### Written request
Print the records below from the first line through the line containing "-1, right: 1", both included, word for word.

### Given data

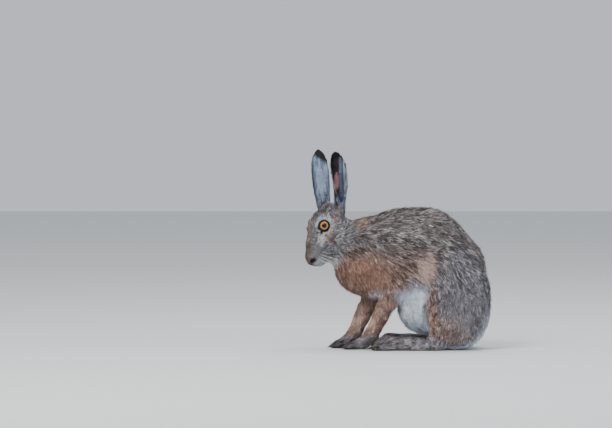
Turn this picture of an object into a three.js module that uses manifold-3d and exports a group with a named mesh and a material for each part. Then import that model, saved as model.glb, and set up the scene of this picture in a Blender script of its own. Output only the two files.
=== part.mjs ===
// A brown hare sitting with its forelegs straight and its back arched, life size, as a still model in
// separate named pieces. Millimetres, +Z up. It faces -X, so its left side is the -Y side.
// The surface is that of the coat's tips: one smooth field of muscle masses, parted by thin cuts.
import * as THREE from "three";
import { mergeVertices } from "three/addons/utils/BufferGeometryUtils.js";
import Module from "manifold-3d";

const wasm = await Module();
wasm.setup();

// Driving dimensions
const HIND_FOOT = 139; // heel to the longest toe, without the claw
const EYE_RADIUS = 11;
const GAP = 0.3; // between two pieces that touch
const HALF_TURN = Math.PI;
const degrees = THREE.MathUtils.degToRad;
const SIDES = { left: -1, right: 1 };

// Field helpers: each field takes a point and gives its rough distance outside the surface.
const point = (x, y, z) => new THREE.Vector3(x, y, z);

function smoothMin(a, b, reach) {
  const overlap = Math.max(reach - Math.abs(a - b), 0) / reach;
  return Math.min(a, b) - (overlap * overlap * reach) / 4;
}

// A chain of tapering rounds through stops [x, y, z, radius], squeezed sideways to the share wide.
function chain(stops, wide = 1, reach = 6) {
  return (p) => {
    let nearest = Infinity;
    for (let i = 0; i + 1 < stops.length; i++) {
      const [ax, ay, az, ar] = stops[i];
      const [bx, by, bz, br] = stops[i + 1];
      const dx = bx - ax, dy = (by - ay) / wide, dz = bz - az;
      const px = p.x - ax, py = (p.y - ay) / wide, pz = p.z - az;
      const along = (px * dx + py * dy + pz * dz) / (dx * dx + dy * dy + dz * dz || 1);
      const t = Math.min(1, Math.max(0, along));
      const out = Math.hypot(px - t * dx, py - t * dy, pz - t * dz) - (ar + t * (br - ar));
      nearest = nearest === Infinity ? out : smoothMin(nearest, out, reach);
    }
    return nearest;
  };
}

// An ellipsoid, turned nose down by tilt about the Y axis.
function egg([x, y, z], [rx, ry, rz], tilt = 0) {
  const c = Math.cos(tilt), s = Math.sin(tilt);
  return (p) => {
    const dx = p.x - x, dz = p.z - z;
    const u = (c * dx - s * dz) / rx, v = (p.y - y) / ry, w = (s * dx + c * dz) / rz;
    const k = Math.hypot(u, v, w);
    return k === 0 ? -Math.min(rx, ry, rz) : (k * (k - 1)) / Math.hypot(u / rx, v / ry, w / rz);
  };
}

// Fields joined in turn, each with its own blend: [[field, reach], ...].
const blend = (parts) => (p) =>
  parts.reduce((sum, [field, reach]) => smoothMin(sum, field(p), reach), 1e3);

// Head: masses in the head's own frame, nose along +x, its left along +y, the eyes' midpoint at 0.
const HEAD = {
  at: point(-147.5, -8, 231),
  pitch: degrees(51),
  yaw: degrees(27),
  roll: degrees(-8),
};
const EYE = point(-0.6, 18.5, 4.4);
const headFrame = new THREE.Matrix4()
  .makeRotationZ(HALF_TURN + HEAD.yaw)
  .multiply(new THREE.Matrix4().makeRotationY(HEAD.pitch))
  .multiply(new THREE.Matrix4().makeRotationX(HEAD.roll))
  .setPosition(HEAD.at);
const intoHead = headFrame.clone().invert();

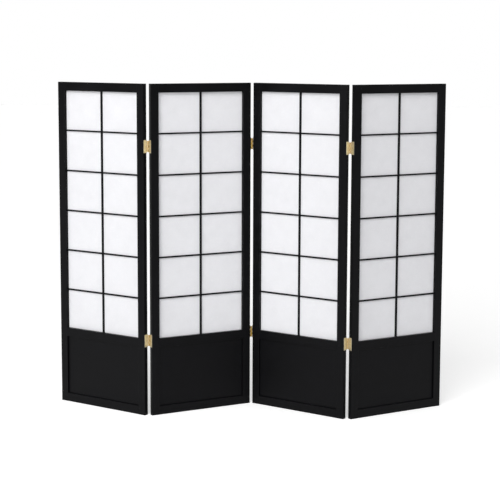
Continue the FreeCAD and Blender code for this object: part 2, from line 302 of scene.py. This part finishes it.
# A fibre lies where the tangle, which runs from 0 to 1, passes its middle.
washi_tangle_mm = 22.0
washi_tangle_detail = 2.0
washi_tangle_roughness = 0.4
washi_tangle_twist = 1.4
washi_tangle_middle = 0.5
washi_fibre_reach = 0.012
washi_fibre_share = 0.35
for number in panel_numbers:
    washi = bpy.data.materials.new(f"washi_paper_{number}")
    washi.use_nodes = True
    axes = panel_axes(washi, number)
    clouds = add_node(
        washi,
        "TexNoise",
        {
            "Vector": axes,
            "Scale": 1 / washi_cloud_mm,
            "Detail": washi_cloud_detail,
            "Roughness": washi_cloud_roughness,
        },
    ).outputs["Fac"]
    tangle = add_node(
        washi,
        "TexNoise",
        {
            "Vector": axes,
            "Scale": 1 / washi_tangle_mm,
            "Detail": washi_tangle_detail,
            "Roughness": washi_tangle_roughness,
            "Distortion": washi_tangle_twist,
        },
    ).outputs["Fac"]
    beside_fibre = add_node(
        washi, "Math", {0: tangle, 1: washi_tangle_middle}, operation="SUBTRACT"
    ).outputs[0]
    off_fibre = add_node(washi, "Math", {0: beside_fibre}, operation="ABSOLUTE").outputs[0]
    fibre = add_node(
        washi,
        "MapRange",
        {"Value": off_fibre, "From Max": washi_fibre_reach, "To Min": 1.0, "To Max": 0.0},
    ).outputs["Result"]
    fibre_share = add_node(
        washi, "MapRange", {"Value": fibre, "To Max": washi_fibre_share}
    ).outputs["Result"]
    cloudy = add_node(
        washi,
        "Mix",
        {
            mix_share: clouds,
            mix_first: linear(washi_white),
            mix_second: linear(washi_thick),
        },
        data_type="RGBA",
    ).outputs[mix_colour]
    colour = add_node(
        washi,
        "Mix",
        {
            mix_share: fibre_share,
            mix_first: cloudy,
            mix_second: linear(washi_fibre_white),
        },
        data_type="RGBA",
    ).outputs[mix_colour]
    relief = add_node(washi, "Math", {0: clouds, 1: fibre}, operation="ADD").outputs[0]
    felted = add_node(
        washi,
        "Bump",
        {"Height": relief, "Distance": washi_relief_mm * mm, "Strength": 1.0},
    ).outputs["Normal"]
    sheet = washi.node_tree.nodes["Principled BSDF"]
    set_inputs(
        washi,
        sheet,
        {
            "Base Color": colour,
            "Normal": felted,
            "Roughness": washi_roughness,
            "Specular IOR Level": washi_gloss,
        },
    )
    glow = add_node(washi, "BsdfTranslucent", {"Color": colour, "Normal": felted})
    paper = add_node(
        washi,
        "MixShader",
        {0: washi_light_through, 1: sheet.outputs[0], 2: glow.outputs[0]},
    )
    set_inputs(washi, washi.node_tree.nodes["Material Output"], {"Surface": paper.outputs[0]})
    finish_node(f"panel_{number}_paper", washi)


# Beads: four slim strips to a panel that lie in the rebate behind the paper and hold its
# edges. They are cut from the same softwood and lacquered black.
for number in panel_numbers:
    finish_node(
        f"panel_{number}_paper_beads",
        lacquered_softwood(f"black_lacquer_on_beads_{number}", number, "up"),
    )


# Hinges: pressed steel butt hinges, brass plated and brushed up the leaf. The plating is a
# pale gold on the flat of a leaf and warmer on the screws. The knuckles and pins, which
# stand out past the wood, get a deeper gold that is painted shade of the shaded barrel.
joint_numbers = (1, 2, 3)
brass_pale = "e8e1cf"
brass_warm = "cec097"
# Painted shade: the deeper gold given to the knuckles, standing in for their shaded barrels.
knuckle_shade_brass = "bc9848"
# Real brush lines lie about 0.1 mm apart, and these are drawn coarser so that they show.
brush_line_mm = 0.5
brush_length_mm = 30.0
brush_relief_mm = 0.02
brush_detail = 2.0
brush_smoother = 0.08
brush_rougher = 0.12
tarnish_spread_mm = 7.0
tarnish_detail = 3.0
knuckle_start_mm = 10.0
knuckle_blend_mm = 1.0
leaf_roughness = 0.38
pin_roughness = 0.30
screw_roughness = 0.32


def plated_brass(name, number, flat, roughness):
    """Brushed brass plating, of one colour on the flat, with painted shade in a deeper gold out on
    the knuckles.
    """
    material = bpy.data.materials.new(name)
    material.use_nodes = True
    axes = panel_axes(material, number)
    brushed = add_node(
        material,
        "Mapping",
        {"Vector": axes, "Scale": (1 / brush_line_mm, 1 / brush_line_mm, 1 / brush_length_mm)},
    )
    lines = add_node(
        material,
        "TexNoise",
        {"Vector": brushed.outputs["Vector"], "Scale": 1.0, "Detail": brush_detail},
    ).outputs["Fac"]
    tarnish = add_node(
        material,
        "TexNoise",
        {"Vector": axes, "Scale": 1 / tarnish_spread_mm, "Detail": tarnish_detail},
    ).outputs["Fac"]
    depth = add_node(material, "SeparateXYZ", {"Vector": axes}).outputs["Y"]
    from_middle = add_node(
        material,
        "Math",
        {0: depth, 1: panel_thickness / mm / 2},
        operation="SUBTRACT",
    ).outputs[0]
    outwards = add_node(material, "Math", {0: from_middle}, operation="ABSOLUTE").outputs[0]
    # Painted shade: past the faces of the wood, the knuckles take the deeper gold of a barrel in
    # shade.
    knuckle_shade = add_node(
        material,
        "MapRange",
        {
            "Value": outwards,
            "From Min": knuckle_start_mm,
            "From Max": knuckle_start_mm + knuckle_blend_mm,
        },
    ).outputs["Result"]
    flat_colour = add_node(
        material,
        "Mix",
        {mix_share: tarnish, mix_first: linear(flat), mix_second: linear(brass_warm)},
        data_type="RGBA",
    ).outputs[mix_colour]
    colour = add_node(
        material,
        "Mix",
        {mix_share: knuckle_shade, mix_first: flat_colour, mix_second: linear(knuckle_shade_brass)},
        data_type="RGBA",
    ).outputs[mix_colour]
    brushing = add_node(
        material,
        "MapRange",
        {
            "Value": lines,
            "To Min": roughness - brush_smoother,
            "To Max": roughness + brush_rougher,
        },
    ).outputs["Result"]
    scored = add_node(
        material,
        "Bump",
        {"Height": lines, "Distance": brush_relief_mm * mm, "Strength": 1.0},
    ).outputs["Normal"]
    set_inputs(
        material,
        material.node_tree.nodes["Principled BSDF"],
        {"Base Color": colour, "Roughness": brushing, "Normal": scored, "Metallic": 1.0},
    )
    return material


leaf_brass = {
    number: plated_brass(f"brass_plated_leaves_{number}", number, brass_pale, leaf_roughness)
    for number in panel_numbers
}
for joint in joint_numbers:
    for height in ("upper", "lower"):
        finish_node(f"hinge_{joint}_{height}_left_leaf", leaf_brass[joint])
        finish_node(f"hinge_{joint}_{height}_right_leaf", leaf_brass[joint + 1])
    finish_node(
        f"hinge_{joint}_pins",
        plated_brass(f"brass_hinge_pins_{joint}", joint, brass_warm, pin_roughness),
    )
for number in panel_numbers:
    finish_node(
        f"panel_{number}_hinge_screws",
        plated_brass(f"brass_plated_screws_{number}", number, brass_warm, screw_roughness),
    )


# Floor: a seamless sheet of white studio paper, much larger than the picture. It takes
# the screen's soft shadow, and the top-up of its own white keeps the rest of it white.
floor_white = "eeeeee"
floor_reach = 60.0
floor_top_up = 0.42
white_light = (1, 1, 1, 1)


def mirrored_or_through(owner, seen_by):
    """1 for what is seen in a gloss or through something clear, and 0 for the rest."""
    return add_node(
        owner,
        "Math",
        {0: seen_by.outputs["Is Glossy Ray"], 1: seen_by.outputs["Is Transmission Ray"]},
        operation="MAXIMUM",
    ).outputs[0]


bpy.ops.mesh.primitive_plane_add(size=floor_reach, location=(0, 0, cad_low.z))
floor = bpy.context.active_object
floor.name = "studio_floor"
bpy.ops.object.transform_apply(location=True, rotation=True, scale=True)
bpy.ops.object.select_all(action="DESELECT")
studio_paper = bpy.data.materials.new("white_studio_paper")
studio_paper.use_nodes = True
seen_by = add_node(studio_paper, "LightPath", {})
in_view = add_node(
    studio_paper,
    "Math",
    {0: seen_by.outputs["Is Camera Ray"], 1: mirrored_or_through(studio_paper, seen_by)},
    operation="MAXIMUM",
).outputs[0]
top_up = add_node(
    studio_paper, "Math", {0: in_view, 1: floor_top_up}, operation="MULTIPLY"
).outputs[0]
set_inputs(
    studio_paper,
    studio_paper.node_tree.nodes["Principled BSDF"],
    {
        "Base Color": linear(floor_white),
        "Roughness": 1.0,
        "Specular IOR Level": 0.0,
        "Emission Color": white_light,
        "Emission Strength": top_up,
    },
)
floor.data.materials.append(studio_paper)


# Studio: the room's own soft light from all round, white behind the screen in the
# picture, with a broad soft key lamp in front and a softbox out on the left.
room_light = 0.35
backdrop_light = 1.0
# The backdrop fades in over these two, as shares of straight back.
backdrop_starts = -0.1
backdrop_full = 0.3
room = bpy.data.worlds.new("studio_room")
bpy.context.scene.world = room
room.use_nodes = True
seen_by = add_node(room, "LightPath", {})
direction = add_node(room, "TexCoord", {}).outputs["Generated"]
backwards = add_node(room, "SeparateXYZ", {"Vector": direction}).outputs["Y"]
backdrop_side = add_node(
    room,
    "MapRange",
    {"Value": backwards, "From Min": backdrop_starts, "From Max": backdrop_full},
).outputs["Result"]
mirrored_backdrop = add_node(
    room,
    "Math",
    {0: mirrored_or_through(room, seen_by), 1: backdrop_side},
    operation="MULTIPLY",
).outputs[0]
white_share = add_node(
    room,
    "Math",
    {0: seen_by.outputs["Is Camera Ray"], 1: mirrored_backdrop},
    operation="MAXIMUM",
).outputs[0]
strength = add_node(
    room,
    "MapRange",
    {"Value": white_share, "To Min": room_light, "To Max": backdrop_light},
).outputs["Result"]
set_inputs(
    room, room.node_tree.nodes["Background"], {"Color": white_light, "Strength": strength}
)

key_strength = 1.82
key_azimuth = math.radians(-10)
key_height = math.radians(35)
key_spread = math.radians(40)
bpy.ops.object.light_add(type="SUN", rotation=(math.pi / 2 - key_height, 0, key_azimuth))
key = bpy.context.active_object
key.name = "soft_key"
key.data.energy = key_strength
key.data.angle = key_spread

softbox_place = Vector((-1.5, -2.5, 1.9))
softbox_aim = Vector((0.0, 0.0, 0.7))
softbox_width = 1.8
softbox_power = 36.0
softbox_turn = (softbox_aim - softbox_place).to_track_quat("-Z", "Y").to_euler()
bpy.ops.object.light_add(type="AREA", location=softbox_place, rotation=softbox_turn)
softbox = bpy.context.active_object
softbox.name = "left_softbox"
softbox.data.shape = "SQUARE"
softbox.data.size = softbox_width
softbox.data.energy = softbox_power


# Camera: at a standing viewer's eye height, 5.8 m in front and a little to the right,
# tipped down towards the screen. The lens is shifted by no more than framing it needs.
camera_place = (0.2847, -5.7598, 1.4684)
camera_turn = math.radians(2.764)
camera_dip = math.radians(7.452)
camera_lean = math.radians(0.215)
camera_lens_mm = 104.57
camera_sensor_mm = 36.0
camera_shift_right = -0.001
camera_shift_up = -0.029
bpy.ops.object.camera_add(location=camera_place)
camera = bpy.context.active_object
camera.name = "viewer"
aim = Matrix.Rotation(camera_turn, 3, "Z") @ Matrix.Rotation(math.pi / 2 - camera_dip, 3, "X")
camera.rotation_euler = (aim @ Matrix.Rotation(camera_lean, 3, "Z")).to_euler()
camera.data.lens = camera_lens_mm
camera.data.sensor_width = camera_sensor_mm
camera.data.shift_x = camera_shift_right
camera.data.shift_y = camera_shift_up
bpy.context.scene.camera = camera
bpy.context.scene.view_settings.view_transform = "Standard"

### Answer
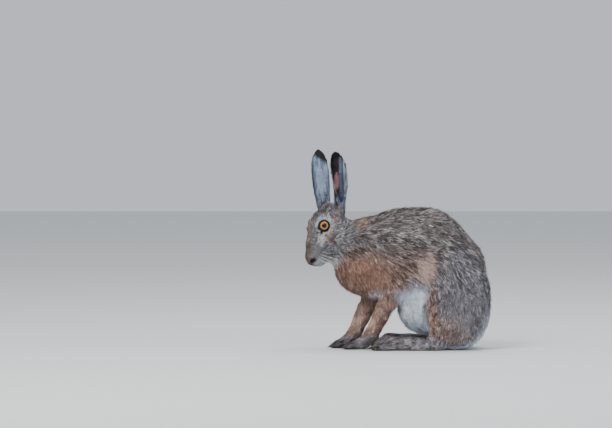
Turn this picture of an object into a three.js module that uses manifold-3d and exports a group with a named mesh and a material for each part. Then import that model, saved as model.glb, and set up the scene of this picture in a Blender script of its own. Output only the two files.
=== part.mjs ===
// A brown hare sitting with its forelegs straight and its back arched, life size, as a still model in
// separate named pieces. Millimetres, +Z up. It faces -X, so its left side is the -Y side.
// The surface is that of the coat's tips: one smooth field of muscle masses, parted by thin cuts.
import * as THREE from "three";
import { mergeVertices } from "three/addons/utils/BufferGeometryUtils.js";
import Module from "manifold-3d";

const wasm = await Module();
wasm.setup();

// Driving dimensions
const HIND_FOOT = 139; // heel to the longest toe, without the claw
const EYE_RADIUS = 11;
const GAP = 0.3; // between two pieces that touch
const HALF_TURN = Math.PI;
const degrees = THREE.MathUtils.degToRad;
const SIDES = { left: -1, right: 1 };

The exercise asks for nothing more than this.